Big daddy is pretty right about schooling, but sometimes if you can take some classes and learn some of the basics from school... a shop will take you in and help you along with the rest. If you want to do good work, that's the way to start (or moreso one of the ways to start)
The trade itself can take a toll on you... just try to keep yourself in shape and follow ALL the safety guidelines.
I wish you all the luck in learning the trade, and it is good to see people wanting to learn, if you go about it the right way. And like I said, us body techs and painters will be here to help you along the way with technical questions or whatnot... but it's impossible for us to teach you how to do things properly with just typing words on a screen.
Good luck!!
true dat !!!
ya can`t pick up a how to do body work book and read it and call ur self a body man
just won`t happen
i wish ya luck to again, i hope you find a decent shop that will not make you hate this trade like i do lol
can i haz bondo
I agree with most of what big daddy and fallen angel have said except for the schooling part
I have been in the trade for multiple years now and am currently attending school at wyotech (car school)
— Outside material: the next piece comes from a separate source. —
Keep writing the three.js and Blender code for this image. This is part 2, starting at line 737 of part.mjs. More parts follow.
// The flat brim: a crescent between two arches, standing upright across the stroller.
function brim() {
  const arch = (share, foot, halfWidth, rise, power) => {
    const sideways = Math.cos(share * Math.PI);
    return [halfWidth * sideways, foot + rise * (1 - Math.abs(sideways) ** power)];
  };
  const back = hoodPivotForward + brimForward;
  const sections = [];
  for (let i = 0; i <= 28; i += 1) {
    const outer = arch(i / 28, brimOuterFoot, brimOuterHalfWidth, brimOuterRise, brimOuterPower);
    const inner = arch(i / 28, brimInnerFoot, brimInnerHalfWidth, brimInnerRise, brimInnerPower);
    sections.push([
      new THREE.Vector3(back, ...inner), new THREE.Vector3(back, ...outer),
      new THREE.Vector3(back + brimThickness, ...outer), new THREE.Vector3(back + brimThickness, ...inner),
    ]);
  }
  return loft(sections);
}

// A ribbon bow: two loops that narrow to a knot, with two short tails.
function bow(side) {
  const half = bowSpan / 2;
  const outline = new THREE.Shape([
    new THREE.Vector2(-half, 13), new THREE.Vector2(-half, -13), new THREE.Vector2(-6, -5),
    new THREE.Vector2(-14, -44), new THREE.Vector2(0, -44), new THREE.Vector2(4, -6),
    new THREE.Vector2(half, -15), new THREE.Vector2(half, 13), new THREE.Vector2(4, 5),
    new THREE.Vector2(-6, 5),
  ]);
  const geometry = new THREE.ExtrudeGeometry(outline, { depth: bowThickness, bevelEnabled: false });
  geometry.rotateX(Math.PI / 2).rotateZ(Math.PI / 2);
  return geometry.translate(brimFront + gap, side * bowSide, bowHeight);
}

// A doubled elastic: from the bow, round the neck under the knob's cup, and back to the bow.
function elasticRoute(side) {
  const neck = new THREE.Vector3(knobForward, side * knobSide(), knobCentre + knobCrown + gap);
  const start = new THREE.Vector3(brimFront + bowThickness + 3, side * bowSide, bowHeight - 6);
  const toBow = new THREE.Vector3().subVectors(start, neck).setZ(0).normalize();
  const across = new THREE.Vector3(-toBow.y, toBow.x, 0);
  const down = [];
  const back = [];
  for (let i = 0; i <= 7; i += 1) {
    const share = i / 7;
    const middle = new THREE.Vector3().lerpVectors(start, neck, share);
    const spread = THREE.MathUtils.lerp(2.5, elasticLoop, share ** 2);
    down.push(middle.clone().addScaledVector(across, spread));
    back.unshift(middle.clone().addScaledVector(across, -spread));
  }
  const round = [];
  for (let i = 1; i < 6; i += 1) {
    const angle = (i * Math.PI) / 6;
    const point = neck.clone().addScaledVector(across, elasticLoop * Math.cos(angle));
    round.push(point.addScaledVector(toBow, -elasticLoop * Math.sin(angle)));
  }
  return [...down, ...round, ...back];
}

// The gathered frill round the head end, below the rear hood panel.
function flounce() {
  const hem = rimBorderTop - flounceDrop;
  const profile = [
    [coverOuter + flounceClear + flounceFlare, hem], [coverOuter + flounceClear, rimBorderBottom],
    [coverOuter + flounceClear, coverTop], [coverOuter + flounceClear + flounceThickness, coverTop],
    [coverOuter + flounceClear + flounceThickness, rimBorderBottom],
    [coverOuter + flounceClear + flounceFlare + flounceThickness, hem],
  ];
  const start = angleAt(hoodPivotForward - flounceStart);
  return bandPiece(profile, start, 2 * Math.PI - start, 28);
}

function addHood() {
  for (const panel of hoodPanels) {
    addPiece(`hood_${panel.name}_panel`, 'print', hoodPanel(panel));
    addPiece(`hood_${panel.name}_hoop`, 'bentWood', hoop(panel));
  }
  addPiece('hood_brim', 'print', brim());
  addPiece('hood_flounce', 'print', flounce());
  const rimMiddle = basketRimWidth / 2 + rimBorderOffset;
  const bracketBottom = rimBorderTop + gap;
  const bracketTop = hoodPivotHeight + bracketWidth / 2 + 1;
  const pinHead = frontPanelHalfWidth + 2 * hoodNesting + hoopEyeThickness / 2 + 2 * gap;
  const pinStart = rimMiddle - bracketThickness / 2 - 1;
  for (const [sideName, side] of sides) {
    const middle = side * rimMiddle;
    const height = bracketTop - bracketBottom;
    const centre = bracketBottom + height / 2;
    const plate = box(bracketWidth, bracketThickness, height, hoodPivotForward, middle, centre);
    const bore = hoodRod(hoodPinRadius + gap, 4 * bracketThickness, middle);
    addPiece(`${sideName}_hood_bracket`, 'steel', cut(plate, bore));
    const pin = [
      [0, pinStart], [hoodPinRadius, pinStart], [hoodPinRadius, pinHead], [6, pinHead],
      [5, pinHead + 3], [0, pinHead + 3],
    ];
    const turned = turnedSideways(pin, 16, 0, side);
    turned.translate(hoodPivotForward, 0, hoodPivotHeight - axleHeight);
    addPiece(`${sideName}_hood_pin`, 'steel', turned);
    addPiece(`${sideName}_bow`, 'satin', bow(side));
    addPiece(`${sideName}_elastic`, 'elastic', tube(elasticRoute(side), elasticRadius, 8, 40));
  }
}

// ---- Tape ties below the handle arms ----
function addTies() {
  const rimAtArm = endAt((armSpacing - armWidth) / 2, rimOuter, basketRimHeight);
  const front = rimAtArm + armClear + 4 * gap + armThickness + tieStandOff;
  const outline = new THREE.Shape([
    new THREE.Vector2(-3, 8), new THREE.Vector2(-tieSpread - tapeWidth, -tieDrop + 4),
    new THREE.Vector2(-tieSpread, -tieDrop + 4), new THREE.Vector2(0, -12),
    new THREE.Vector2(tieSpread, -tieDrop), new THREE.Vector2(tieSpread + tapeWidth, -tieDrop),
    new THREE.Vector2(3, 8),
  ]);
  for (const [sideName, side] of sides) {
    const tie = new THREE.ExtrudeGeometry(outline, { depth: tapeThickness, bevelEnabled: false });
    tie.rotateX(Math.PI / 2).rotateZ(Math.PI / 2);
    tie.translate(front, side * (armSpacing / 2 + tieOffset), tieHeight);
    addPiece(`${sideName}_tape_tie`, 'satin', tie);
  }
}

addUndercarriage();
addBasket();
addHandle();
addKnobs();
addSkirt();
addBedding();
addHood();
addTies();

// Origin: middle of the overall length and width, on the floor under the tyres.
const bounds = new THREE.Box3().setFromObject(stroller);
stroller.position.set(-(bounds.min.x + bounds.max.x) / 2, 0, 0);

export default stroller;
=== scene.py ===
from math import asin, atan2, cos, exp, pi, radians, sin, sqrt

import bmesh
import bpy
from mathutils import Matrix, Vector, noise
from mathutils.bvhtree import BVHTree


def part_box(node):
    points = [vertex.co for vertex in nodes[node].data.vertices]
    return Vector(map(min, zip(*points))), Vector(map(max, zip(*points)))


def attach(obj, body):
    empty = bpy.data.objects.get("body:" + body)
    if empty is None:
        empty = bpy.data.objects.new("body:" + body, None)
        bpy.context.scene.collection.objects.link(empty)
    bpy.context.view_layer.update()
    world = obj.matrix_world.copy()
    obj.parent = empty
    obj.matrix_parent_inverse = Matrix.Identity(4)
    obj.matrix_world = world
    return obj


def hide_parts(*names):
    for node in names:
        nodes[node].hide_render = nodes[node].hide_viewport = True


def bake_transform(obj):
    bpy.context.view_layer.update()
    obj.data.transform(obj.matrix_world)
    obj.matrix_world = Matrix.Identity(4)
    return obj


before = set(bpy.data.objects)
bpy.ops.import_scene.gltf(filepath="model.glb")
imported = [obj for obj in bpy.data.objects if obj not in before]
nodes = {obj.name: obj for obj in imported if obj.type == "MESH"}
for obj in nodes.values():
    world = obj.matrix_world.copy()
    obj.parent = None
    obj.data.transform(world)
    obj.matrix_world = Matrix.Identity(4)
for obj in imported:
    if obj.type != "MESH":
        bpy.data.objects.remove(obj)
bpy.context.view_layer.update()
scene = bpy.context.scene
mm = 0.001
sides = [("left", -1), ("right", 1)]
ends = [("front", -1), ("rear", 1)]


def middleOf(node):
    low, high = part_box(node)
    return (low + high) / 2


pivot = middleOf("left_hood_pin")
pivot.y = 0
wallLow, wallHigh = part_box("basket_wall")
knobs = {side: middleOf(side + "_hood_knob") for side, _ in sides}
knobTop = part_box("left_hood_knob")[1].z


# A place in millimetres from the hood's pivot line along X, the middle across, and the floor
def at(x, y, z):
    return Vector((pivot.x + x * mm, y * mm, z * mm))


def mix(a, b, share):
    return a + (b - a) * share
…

yes there are scenarios that do come up that they cant give you hands on with but can tell you wjhat to look for and what to do
all of our instructors r body men from the area that have been doing this for years
its just like being in a shop
not many shops want to do apprenticeships anymore
yes please go to school if you want to go for auto body and it is hard to 2 because I took auto body class during my jr and sr year of school.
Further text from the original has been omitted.